--- Entries supplied ---

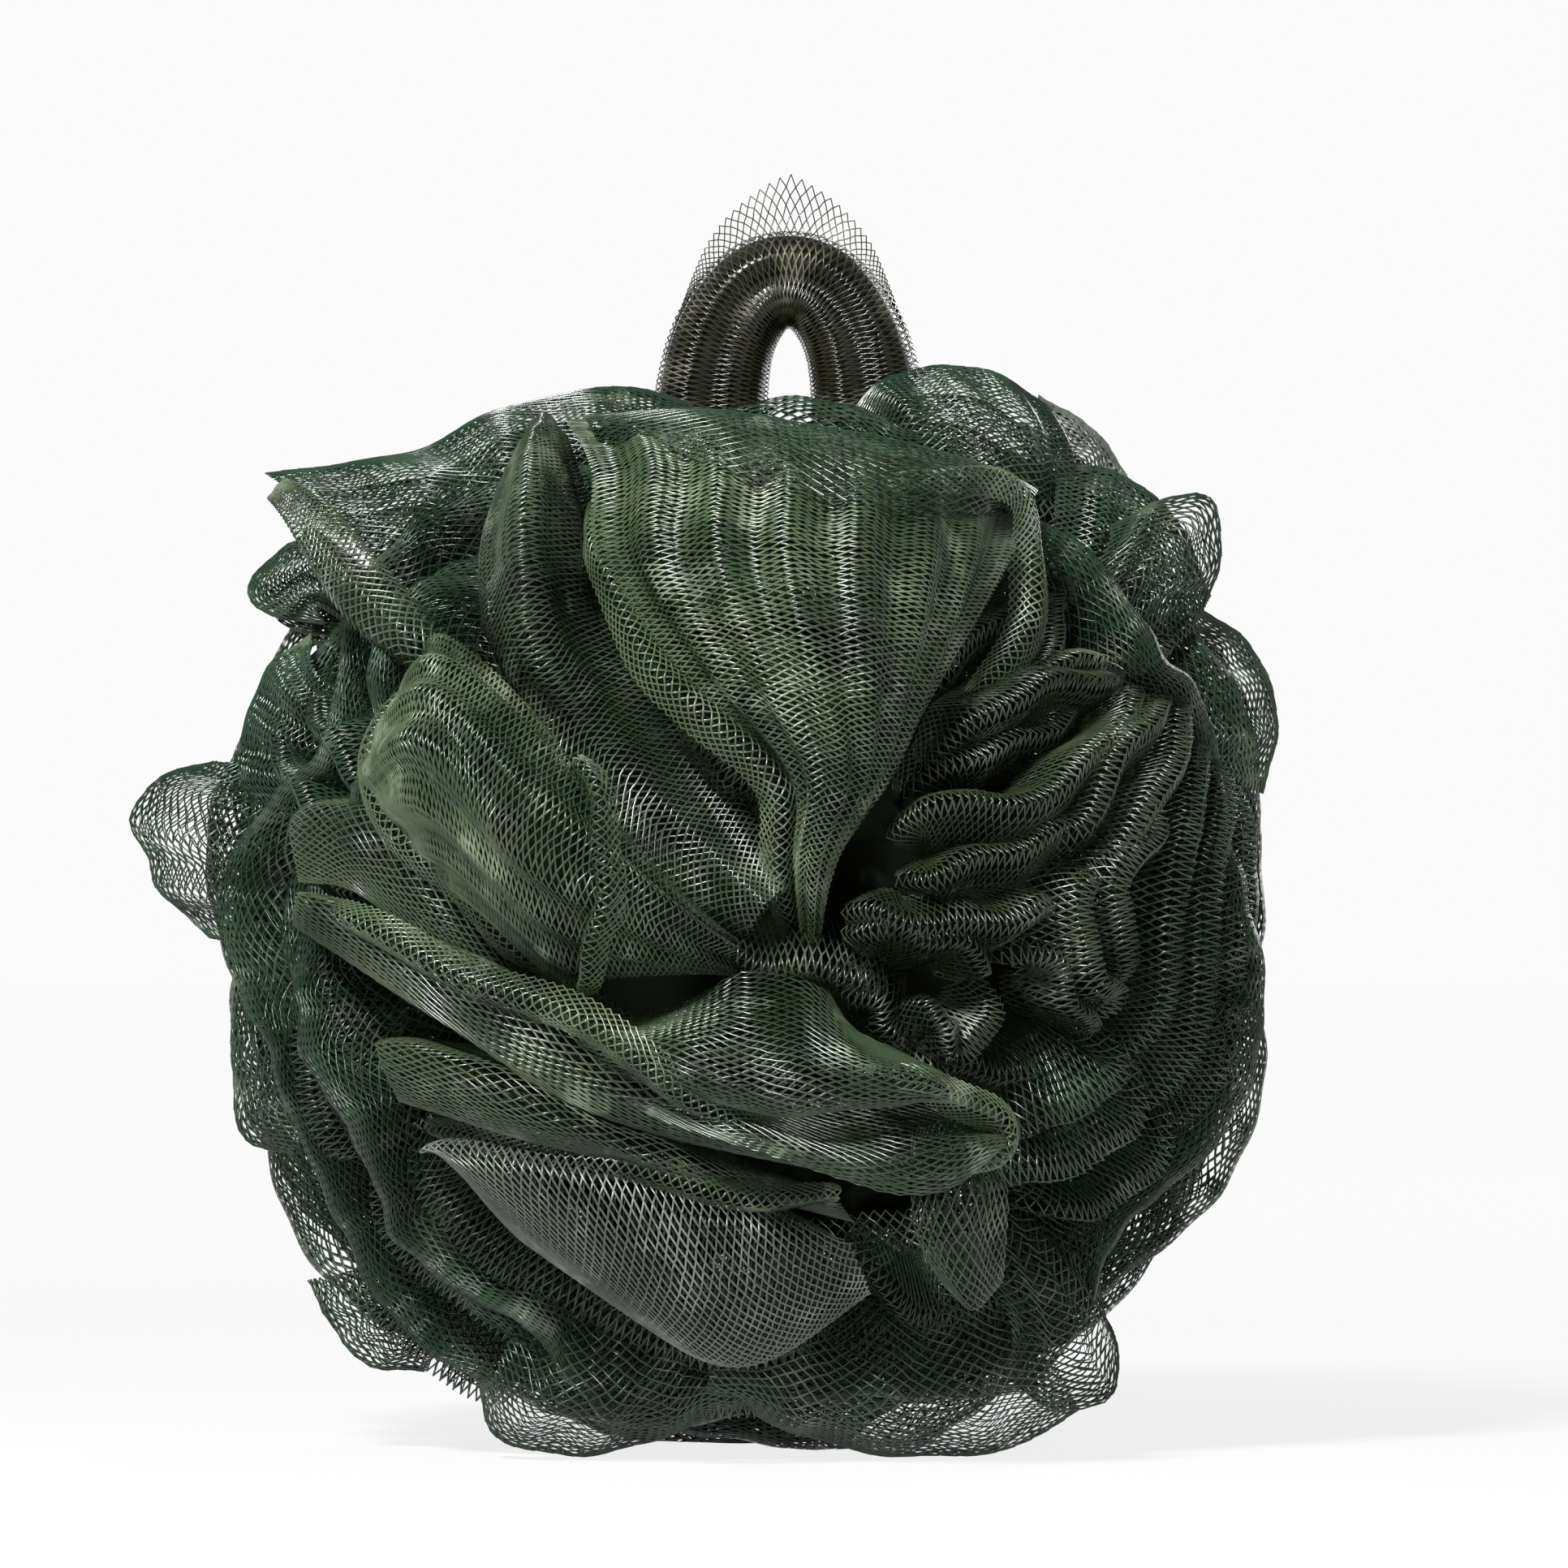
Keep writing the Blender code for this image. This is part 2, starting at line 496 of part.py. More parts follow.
def roll_size(share):
    """The roll is thinner over the top of the arch."""
    return 1 - (1 - ROLL_TOP) * math.sin(math.pi * share) ** 4


def add_roll(name, clearance, collection):
    rings = []
    for place, out, share in loop_frames(LOOP_STATIONS):
        size = roll_size(share)
        ring = []
        for k in range(LOOP_SIDES):
            turn = math.tau * k / LOOP_SIDES
            groove = ROLL_GROOVE * abs(math.sin(turn)) ** 6
            wide = (ROLL_WIDTH / 2 * size + clearance) * math.cos(turn)
            deep = (ROLL_DEPTH / 2 * size + clearance - groove) * math.sin(turn)
            ring.append(place + out * wide + Vector((0, deep, 0)))
        rings.append(ring)
    return swept_tube(name, rings, collection)


def add_fin(name, collection):
    """The free edge stands up in a peak a little left of the top and runs out on both sides."""
    grid = []
    for place, out, share in loop_frames(FIN_STATIONS):
        if FIN_START < share < FIN_END:
            run = (FIN_END - FIN_START) / 2
            rise = (FIN_HEIGHT + FIN_WALL) * max(0.0, 1 - abs(share - FIN_PEAK) / run)
            rim = ROLL_WIDTH / 2 * roll_size(share) - FIN_WALL + rise
            grid.append([place + out * reach for reach in np.linspace(0, rim, 4)])
    fin = new_object(name, [p for row in grid for p in row], grid_faces(len(grid), 4), collection)
    wall = fin.modifiers.new("wall", "SOLIDIFY")
    wall.thickness = FIN_WALL
    wall.offset = 0
    keep_result(fin)
    turn_faces_out(fin)


def clearing_place():
    """Middle and size of the space round the free part of the loop, where the ruffles are pushed down."""
    foot = HEAD_CENTRE + Vector((LOOP_RIGHT, 0, HEAD_RADIUS - LOOP_SEAT))
    width = EYE_WIDTH + 2 * ROLL_WIDTH
    middle = foot + Vector((0, 0, CLEARING_RISE + LOOP_HEIGHT / 2))
    return middle, (width, 2 * CLEARING_DEPTH, LOOP_HEIGHT)


def add_block(name, middle, size):
    bpy.ops.mesh.primitive_cube_add(size=1, location=middle)
    block = bpy.context.object
    block.name = name
    block.scale = size
    for used in list(block.users_collection):
        used.objects.unlink(block)
    cutters.objects.link(block)


for old in list(bpy.data.objects):
    bpy.data.objects.remove(old)

sponge = new_collection("body_sponge")
folds = new_collection("folds", helper=True)
cutters = new_collection("cutters", helper=True)
edges = new_collection("free_edges", helper=True)

netting = ruffled_head(sponge)
for petal_name, petal_rows in PETALS.items():
    add_petal(petal_name, petal_rows, folds)
for pleat_name, pleat_ridge in PLEATS.items():
    add_pleat(pleat_name, pleat_ridge, folds)
add_boolean(netting, "UNION", folds)
keep_result(netting)
fill_pockets(netting)

add_block("ground", (0, 0, -HEAD_RADIUS / 2), (4 * HEAD_RADIUS, 4 * HEAD_RADIUS, HEAD_RADIUS))
add_block("clearing", *clearing_place())
add_roll("socket", SOCKET_GAP, cutters)
bpy.context.view_layer.update()
add_boolean(netting, "DIFFERENCE", cutters)
keep_result(netting)
fill_pockets(netting)
netting.data.materials.clear()
netting.data.materials.append(material("green net", (0.035, 0.075, 0.04), 0.45))

hanging_loop = add_roll("hanging_loop", 0, sponge)
add_fin("fin", edges)
add_boolean(hanging_loop, "UNION", edges)
keep_result(hanging_loop)
fill_pockets(hanging_loop)
hanging_loop.data.materials.append(material("olive net", (0.04, 0.045, 0.022), 0.4))

bpy.ops.mesh.primitive_torus_add(
    major_radius=NECK_RADIUS + CORD_GAP + CORD_DIAMETER / 2,
    minor_radius=CORD_DIAMETER / 2,
    major_segments=24,
    minor_segments=8,
)
tie_cord = bpy.context.object
tie_cord.name = "tie_cord"
tie_height = CORE_RADIUS - PIT_DEPTH + CORD_GAP + CORD_DIAMETER
tie_cord.location = HEAD_CENTRE + GATHER.normalized() * tie_height
tie_cord.rotation_mode = "QUATERNION"
tie_cord.rotation_quaternion = Vector((0, 0, 1)).rotation_difference(GATHER)
for used in list(tie_cord.users_collection):
    used.objects.unlink(tie_cord)
sponge.objects.link(tie_cord)
tie_cord.data.materials.append(material("dark cord", (0.02, 0.022, 0.018), 0.6))

for helper in list(folds.objects) + list(cutters.objects) + list(edges.objects):
    helper.hide_render = True
    helper.display_type = "WIRE"

# The origin is under the middle of the whole sponge
bpy.context.view_layer.update()
corners = [piece.matrix_world @ Vector(corner) for piece in sponge.objects for corner in piece.bound_box]
middle = [(min(c[axis] for c in corners) + max(c[axis] for c in corners)) / 2 for axis in range(2)]
for piece in sponge.objects:
    piece.location -= Vector((*middle, 0))
    for face in piece.data.polygons:
        face.use_smooth = True
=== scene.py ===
import math

import bpy
import numpy as np
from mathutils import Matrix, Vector


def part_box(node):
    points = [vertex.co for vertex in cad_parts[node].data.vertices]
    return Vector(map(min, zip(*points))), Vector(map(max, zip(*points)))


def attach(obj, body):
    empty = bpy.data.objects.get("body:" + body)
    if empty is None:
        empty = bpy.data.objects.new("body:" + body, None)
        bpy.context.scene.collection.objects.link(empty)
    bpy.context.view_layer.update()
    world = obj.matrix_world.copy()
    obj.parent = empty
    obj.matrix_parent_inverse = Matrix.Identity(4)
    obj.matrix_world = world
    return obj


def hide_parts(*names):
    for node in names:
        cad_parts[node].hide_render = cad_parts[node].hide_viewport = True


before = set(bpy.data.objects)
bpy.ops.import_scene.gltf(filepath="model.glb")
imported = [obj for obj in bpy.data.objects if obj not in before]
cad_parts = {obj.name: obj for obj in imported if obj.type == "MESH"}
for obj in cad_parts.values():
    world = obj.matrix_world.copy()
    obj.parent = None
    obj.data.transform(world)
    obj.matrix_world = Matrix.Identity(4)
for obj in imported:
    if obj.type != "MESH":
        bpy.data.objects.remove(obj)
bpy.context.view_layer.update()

# Netting.
# One long extruded tube of diamond netting in dark green polyethylene, bunched up and tied at its
# middle. Two families of strands cross and are fused where they meet.
HEAD_RADIUS = 0.0635
CORE_RADIUS = 0.044
GATHER = Vector((0.12, -0.72, -0.04)).normalized()
TIE_HEIGHT = 0.0332
# Half the width of a strand, and the gap between the two walls
STRAND = 0.00011
FOLD = 0.0017
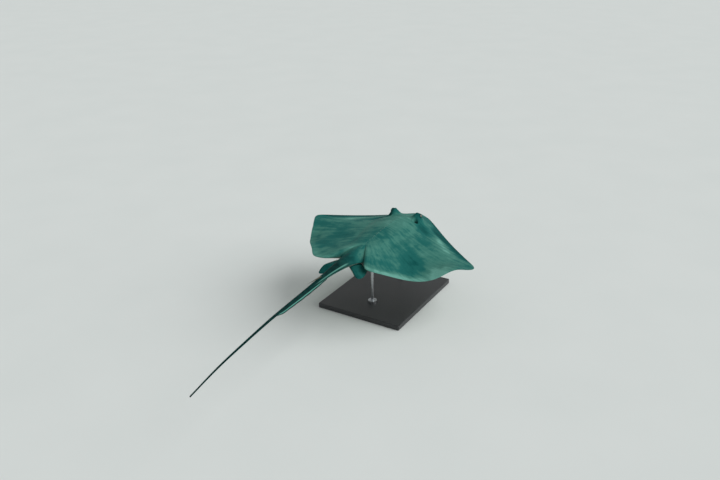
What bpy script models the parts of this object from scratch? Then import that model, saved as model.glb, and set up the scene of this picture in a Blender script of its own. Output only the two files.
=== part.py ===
"""Life-size display model of a southern stingray, swimming, on a plain two-rod stand.

Units are metres, +Z is up and the nose points towards -Y, so the ray's left wing is on +X.
The origin is the centre of the underside of the stand's base. The flesh is modelled whole, as
one surface worked out from a flat outline, thickness curves and a swimming flex, and is then
parted with thin cuts into head, trunk, wings and lengths of tail. Fins, fold, sting and rods
are trimmed against the same surface grown by the gap that keeps touching solids apart.
"""
import math

import bmesh
import bpy
import numpy as np

# ---- driving sizes, metres
SPAN = 0.90             # width of the disc laid flat, wing tip to wing tip
RIDE = 0.30             # height of the level of the wing margins over the floor
GAP = 0.0003            # clearance between solids that touch
CLEARANCE = 0.0004      # how far the flesh is grown to trim what meets it at a slant
EDGE = 0.0007           # half of the thickness of the fin margins

# ---- lengthwise stations, as fractions of SPAN (y runs from nose to tail)
NECK_Y = -0.12
NOTCH_Y = 0.335         # where the wing's inner margin meets the tail root
STING_Y = 0.60          # front of the sting, where the tail is parted
FOLD_END_Y = 0.97
TAIL_END_Y = 1.52

# ---- half outline of the flat disc: cubic pieces from the snout round to the tail root
OUTLINE = [
    [(0.000, -0.405), (0.050, -0.394), (0.112, -0.342), (0.200, -0.266)],   # snout
    [(0.200, -0.266), (0.300, -0.180), (0.395, -0.108), (0.470, -0.047)],   # front margin
    [(0.470, -0.047), (0.500, -0.022), (0.510, 0.000), (0.498, 0.028)],     # outer corner
    [(0.498, 0.028), (0.462, 0.118), (0.352, 0.280), (0.205, 0.375)],       # rear margin
    [(0.205, 0.375), (0.170, 0.399), (0.133, 0.416), (0.115, 0.405)],       # inner corner
    [(0.115, 0.405), (0.095, 0.390), (0.076, 0.362), (0.066, 0.335)],       # inner margin
]

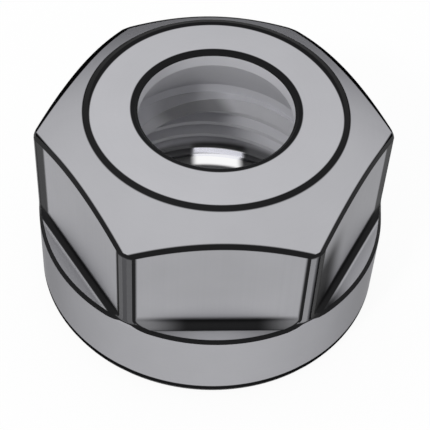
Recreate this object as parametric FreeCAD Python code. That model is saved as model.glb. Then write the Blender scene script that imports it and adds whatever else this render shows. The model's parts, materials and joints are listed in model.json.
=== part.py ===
"""Hexagonal clamping nut of a collet chuck: one turned, bored, threaded and milled piece of steel.

The nut stands on its back face, nose up. The origin is the centre of the back face, +Z is the
turning axis towards the nose, and two of the six flats face -Y and +Y. Sizes are in millimetres.

From the back face to the nose the inside is: a counterbore, an entry cone, the thread that
screws onto the tool holder, a relief groove where that thread runs out, an eccentric lip that
hooks into the collet's groove and draws the collet out, a recess for the collet's head, the
conical seat that presses the collet home, and the straight land of the nose opening. The
thread is bored to its minor diameter, and its fine helix isn't cut.
"""

import FreeCAD, Part
import math
import os

from FreeCAD import Vector

# Whole nut, from the back face to the nose
LENGTH = 18.0

# Thread onto the tool holder, M22 x 1.5
THREAD_DIAMETER = 22.0
THREAD_PITCH = 1.5
MINOR_DROP_PER_PITCH = 1.0825  # how much smaller an ISO thread's minor diameter is than its major one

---

* _Requirements_
Retype exactly what runs from the line containing "# The origin" through the line containing "if empty is", both lines included, and stop there.

* _Task response_
# The origin is under the middle of the whole sponge
bpy.context.view_layer.update()
corners = [piece.matrix_world @ Vector(corner) for piece in sponge.objects for corner in piece.bound_box]
middle = [(min(c[axis] for c in corners) + max(c[axis] for c in corners)) / 2 for axis in range(2)]
for piece in sponge.objects:
    piece.location -= Vector((*middle, 0))
    for face in piece.data.polygons:
        face.use_smooth = True
=== scene.py ===
import math

import bpy
import numpy as np
from mathutils import Matrix, Vector


def part_box(node):
    points = [vertex.co for vertex in cad_parts[node].data.vertices]
    return Vector(map(min, zip(*points))), Vector(map(max, zip(*points)))


def attach(obj, body):
    empty = bpy.data.objects.get("body:" + body)
    if empty is None:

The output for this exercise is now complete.